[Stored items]
** Start **

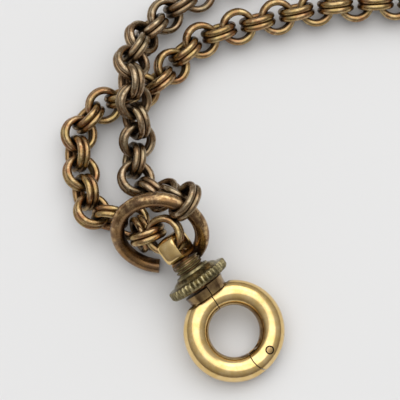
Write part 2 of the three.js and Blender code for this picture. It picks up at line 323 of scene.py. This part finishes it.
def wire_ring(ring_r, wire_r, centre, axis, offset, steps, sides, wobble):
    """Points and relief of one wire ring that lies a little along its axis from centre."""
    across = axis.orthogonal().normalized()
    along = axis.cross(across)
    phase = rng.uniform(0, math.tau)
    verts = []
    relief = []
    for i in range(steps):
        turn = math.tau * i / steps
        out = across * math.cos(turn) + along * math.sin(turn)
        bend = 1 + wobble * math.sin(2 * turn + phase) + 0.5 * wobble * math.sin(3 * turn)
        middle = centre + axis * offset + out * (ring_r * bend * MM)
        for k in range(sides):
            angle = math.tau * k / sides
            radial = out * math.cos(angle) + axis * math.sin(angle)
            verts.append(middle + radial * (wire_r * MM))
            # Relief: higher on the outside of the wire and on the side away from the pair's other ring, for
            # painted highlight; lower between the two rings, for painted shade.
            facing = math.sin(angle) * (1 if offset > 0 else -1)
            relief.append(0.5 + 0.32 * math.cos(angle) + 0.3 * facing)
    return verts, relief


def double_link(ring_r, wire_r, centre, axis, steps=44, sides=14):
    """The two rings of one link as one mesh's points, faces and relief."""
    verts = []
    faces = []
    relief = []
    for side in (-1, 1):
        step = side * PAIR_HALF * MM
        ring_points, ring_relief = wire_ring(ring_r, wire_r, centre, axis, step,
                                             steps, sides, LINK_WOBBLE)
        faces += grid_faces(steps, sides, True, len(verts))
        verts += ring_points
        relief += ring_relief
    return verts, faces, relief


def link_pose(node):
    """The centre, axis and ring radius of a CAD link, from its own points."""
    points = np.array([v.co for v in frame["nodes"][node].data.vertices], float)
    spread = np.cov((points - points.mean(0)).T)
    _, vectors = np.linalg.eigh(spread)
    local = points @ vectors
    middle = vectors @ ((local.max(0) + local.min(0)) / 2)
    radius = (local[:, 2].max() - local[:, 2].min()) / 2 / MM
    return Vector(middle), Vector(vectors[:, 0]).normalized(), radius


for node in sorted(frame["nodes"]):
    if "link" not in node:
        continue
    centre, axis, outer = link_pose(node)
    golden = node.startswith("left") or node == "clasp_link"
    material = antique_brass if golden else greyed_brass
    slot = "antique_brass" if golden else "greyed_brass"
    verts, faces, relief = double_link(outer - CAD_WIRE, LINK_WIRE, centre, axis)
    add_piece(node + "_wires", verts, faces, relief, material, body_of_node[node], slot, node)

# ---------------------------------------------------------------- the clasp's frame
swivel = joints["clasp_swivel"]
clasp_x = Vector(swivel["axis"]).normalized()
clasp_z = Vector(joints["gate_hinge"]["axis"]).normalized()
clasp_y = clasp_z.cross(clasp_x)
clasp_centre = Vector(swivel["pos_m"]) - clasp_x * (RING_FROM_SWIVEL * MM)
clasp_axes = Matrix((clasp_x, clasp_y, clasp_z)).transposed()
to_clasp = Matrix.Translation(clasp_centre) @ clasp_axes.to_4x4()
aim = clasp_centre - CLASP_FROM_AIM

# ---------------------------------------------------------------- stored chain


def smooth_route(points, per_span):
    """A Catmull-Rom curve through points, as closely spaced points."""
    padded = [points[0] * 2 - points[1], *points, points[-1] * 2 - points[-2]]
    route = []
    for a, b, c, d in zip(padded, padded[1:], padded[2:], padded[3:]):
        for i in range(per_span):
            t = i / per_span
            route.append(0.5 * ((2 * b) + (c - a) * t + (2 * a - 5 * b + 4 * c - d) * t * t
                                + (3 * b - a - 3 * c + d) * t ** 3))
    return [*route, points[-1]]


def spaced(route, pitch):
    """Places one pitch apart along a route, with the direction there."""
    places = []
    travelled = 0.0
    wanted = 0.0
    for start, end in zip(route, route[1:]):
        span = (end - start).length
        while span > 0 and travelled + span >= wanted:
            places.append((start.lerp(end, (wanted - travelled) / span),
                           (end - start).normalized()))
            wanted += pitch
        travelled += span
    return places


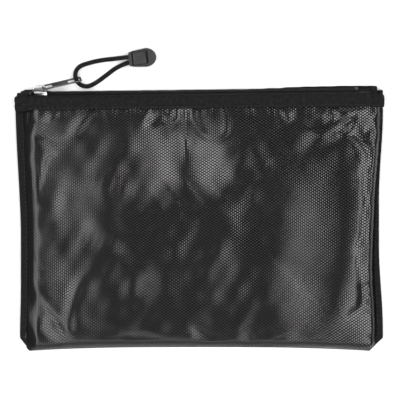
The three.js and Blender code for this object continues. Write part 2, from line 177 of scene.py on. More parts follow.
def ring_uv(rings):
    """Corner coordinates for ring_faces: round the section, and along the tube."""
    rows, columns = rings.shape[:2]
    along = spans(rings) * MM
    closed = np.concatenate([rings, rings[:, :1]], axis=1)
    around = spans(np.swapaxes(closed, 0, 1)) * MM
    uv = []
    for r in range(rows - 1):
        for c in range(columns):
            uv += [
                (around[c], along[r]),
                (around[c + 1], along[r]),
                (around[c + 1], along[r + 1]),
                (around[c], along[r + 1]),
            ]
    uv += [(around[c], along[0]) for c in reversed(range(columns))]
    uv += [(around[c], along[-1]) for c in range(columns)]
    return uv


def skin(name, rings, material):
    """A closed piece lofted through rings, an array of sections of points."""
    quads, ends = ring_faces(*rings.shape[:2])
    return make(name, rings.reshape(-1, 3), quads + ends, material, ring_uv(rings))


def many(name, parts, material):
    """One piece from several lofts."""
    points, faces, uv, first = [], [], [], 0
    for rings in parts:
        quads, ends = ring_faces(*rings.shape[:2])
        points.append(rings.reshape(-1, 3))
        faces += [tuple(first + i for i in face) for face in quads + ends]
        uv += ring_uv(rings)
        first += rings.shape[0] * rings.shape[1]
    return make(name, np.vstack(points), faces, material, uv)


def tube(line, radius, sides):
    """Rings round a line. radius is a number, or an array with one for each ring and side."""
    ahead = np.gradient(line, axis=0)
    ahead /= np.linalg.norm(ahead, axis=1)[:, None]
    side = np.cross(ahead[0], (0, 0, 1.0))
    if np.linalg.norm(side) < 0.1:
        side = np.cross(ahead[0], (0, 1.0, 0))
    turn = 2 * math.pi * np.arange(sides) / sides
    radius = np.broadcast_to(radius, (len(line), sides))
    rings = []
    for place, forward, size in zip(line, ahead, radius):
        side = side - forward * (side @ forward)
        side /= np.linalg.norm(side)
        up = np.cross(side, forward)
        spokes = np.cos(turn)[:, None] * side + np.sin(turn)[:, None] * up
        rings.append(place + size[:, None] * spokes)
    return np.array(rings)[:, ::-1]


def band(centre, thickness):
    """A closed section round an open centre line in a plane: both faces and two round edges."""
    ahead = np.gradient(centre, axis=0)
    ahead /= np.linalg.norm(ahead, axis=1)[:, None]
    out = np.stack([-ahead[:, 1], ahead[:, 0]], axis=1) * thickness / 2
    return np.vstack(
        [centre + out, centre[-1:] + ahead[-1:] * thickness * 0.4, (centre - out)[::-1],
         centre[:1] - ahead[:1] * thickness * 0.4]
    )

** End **

- [Aim]
Transcribe, word for word, every line from the line with "The three.js and Blender code for this object" to the line with "return np.array(rings)[:, ::-1]", inclusive, and output nothing else.

- [Response]
The three.js and Blender code for this object continues. Write part 2, from line 177 of scene.py on. More parts follow.
def ring_uv(rings):
    """Corner coordinates for ring_faces: round the section, and along the tube."""
    rows, columns = rings.shape[:2]
    along = spans(rings) * MM
    closed = np.concatenate([rings, rings[:, :1]], axis=1)
    around = spans(np.swapaxes(closed, 0, 1)) * MM
    uv = []
    for r in range(rows - 1):
        for c in range(columns):
            uv += [
                (around[c], along[r]),
                (around[c + 1], along[r]),
                (around[c + 1], along[r + 1]),
                (around[c], along[r + 1]),
            ]
    uv += [(around[c], along[0]) for c in reversed(range(columns))]
    uv += [(around[c], along[-1]) for c in range(columns)]
    return uv


def skin(name, rings, material):
    """A closed piece lofted through rings, an array of sections of points."""
    quads, ends = ring_faces(*rings.shape[:2])
    return make(name, rings.reshape(-1, 3), quads + ends, material, ring_uv(rings))


def many(name, parts, material):
    """One piece from several lofts."""
    points, faces, uv, first = [], [], [], 0
    for rings in parts:
        quads, ends = ring_faces(*rings.shape[:2])
        points.append(rings.reshape(-1, 3))
        faces += [tuple(first + i for i in face) for face in quads + ends]
        uv += ring_uv(rings)
        first += rings.shape[0] * rings.shape[1]
    return make(name, np.vstack(points), faces, material, uv)


def tube(line, radius, sides):
    """Rings round a line. radius is a number, or an array with one for each ring and side."""
    ahead = np.gradient(line, axis=0)
    ahead /= np.linalg.norm(ahead, axis=1)[:, None]
    side = np.cross(ahead[0], (0, 0, 1.0))
    if np.linalg.norm(side) < 0.1:
        side = np.cross(ahead[0], (0, 1.0, 0))
    turn = 2 * math.pi * np.arange(sides) / sides
    radius = np.broadcast_to(radius, (len(line), sides))
    rings = []
    for place, forward, size in zip(line, ahead, radius):
        side = side - forward * (side @ forward)
        side /= np.linalg.norm(side)
        up = np.cross(side, forward)
        spokes = np.cos(turn)[:, None] * side + np.sin(turn)[:, None] * up
        rings.append(place + size[:, None] * spokes)
    return np.array(rings)[:, ::-1]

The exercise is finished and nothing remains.